And now try telling me that wunderkind director Damien Chazelle shouldn't have included repeat helpings of this clip in his otherwise perfect motion picture Whiplash.

But, I digress. Here's where Ball of Fire kicks into full gear. Sugarpuss is hooked up with mob boss Joe Lilac (a slimy Dana Andrews) and the District Attorney wants to subpoena her to testify against him. It's perfect! She needs a hideout and Potts needs an ideal guide to the lexicon of the savages. Lilac's henchmen Duke Pastrami (an even slimier Dan Duryea) and Asthma Anderson (the bumblingly slimy Ralph Peters) dispatch her into the lair of Prince Charming and the Seven Dwarfs of the esteemed Totten Foundation.

Here's where they fall in love (though they don't know it yet). Here's where the seeds of betrayal are sown. Here's where Ball of Fire delivers laughs and romance aplenty until its stirring climactic chicanery involving guns-a-blazing, mad-dashes and lovers destined to be together being ripped apart and brought back into each other's arms for some very hot Yum-Yum-Yum.

And if you want to know what a yum-yum-yum is, you're going to have to see the movie.
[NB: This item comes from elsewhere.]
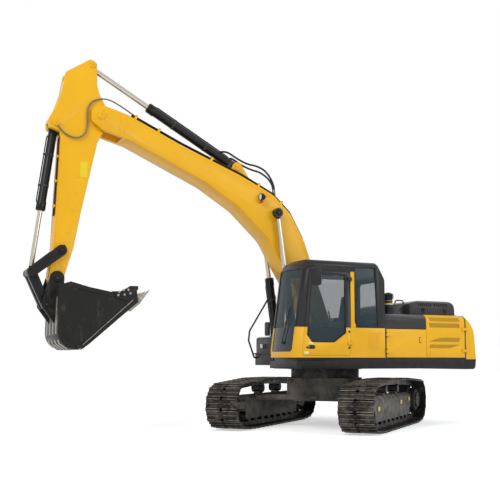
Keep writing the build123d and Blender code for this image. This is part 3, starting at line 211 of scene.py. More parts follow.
def enamel(name, colour, roughness=0.34, coat=0.08, dirt=0.12, second=None, mask=None):
    """Glossy machine paint, dusty and slightly uneven; a mask may bring in a second colour."""
    finish = Finish(name)
    body = finish.mix(finish.ramp(finish.noise(1.7, 5), 0.35, 0.7), shade(colour, 0.96), shade(colour, 1.03))
    if mask:
        body = finish.mix(mask(finish), body, second)
    specks = finish.ramp(finish.noise(38, 8, 0.7), 0.60, 0.78, 0, dirt)
    body = finish.mix(specks, body, paint().dust)
    if not mask:
        low = finish.ramp(finish.spot("Z"), 1.9, 0.9, 0, dirt * 0.8)
        film = finish.maths("MULTIPLY", low, finish.ramp(finish.noise(6, 6), 0.4, 0.7))
        body = finish.mix(film, body, paint().dust)
    return finish.surface(body, finish.uneven(4.5, 6, roughness - 0.06, roughness + 0.12, 0.75),
                          finish.noise(260, 2), 0.06, 0.0006, Coat_Weight=coat, Coat_Roughness=0.12)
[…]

I'm not spoiling that one for you.

The Film Corner Rating: ***** 5-Stars

Ball of Fire plays Thursday, February 12 at 9 p.m. at TIFF BELL LIGHTBOX in James Quandt's amazing series "Ball of Fire: The Films of Barbara Stanwyck". The film is presented in a GLORIOUS 35MM ARCHIVAL PRINT. For further info, visit the TIFF website HERE. As well, there are many Barbara Stanwyck films from this TIFF series which can be ordered directly from the following links: Buy Barbara Stanwyck movies in Canada HERE and/or Buy Barbara Stanwyck movies in the USA or from anywhere in the world HERE. You can even click on any of these links and order ANY movie you want so long as you keep clicking through to whatever you want to order. By doing so, you'll be contributing to the ongoing maintenance of The Film Corner.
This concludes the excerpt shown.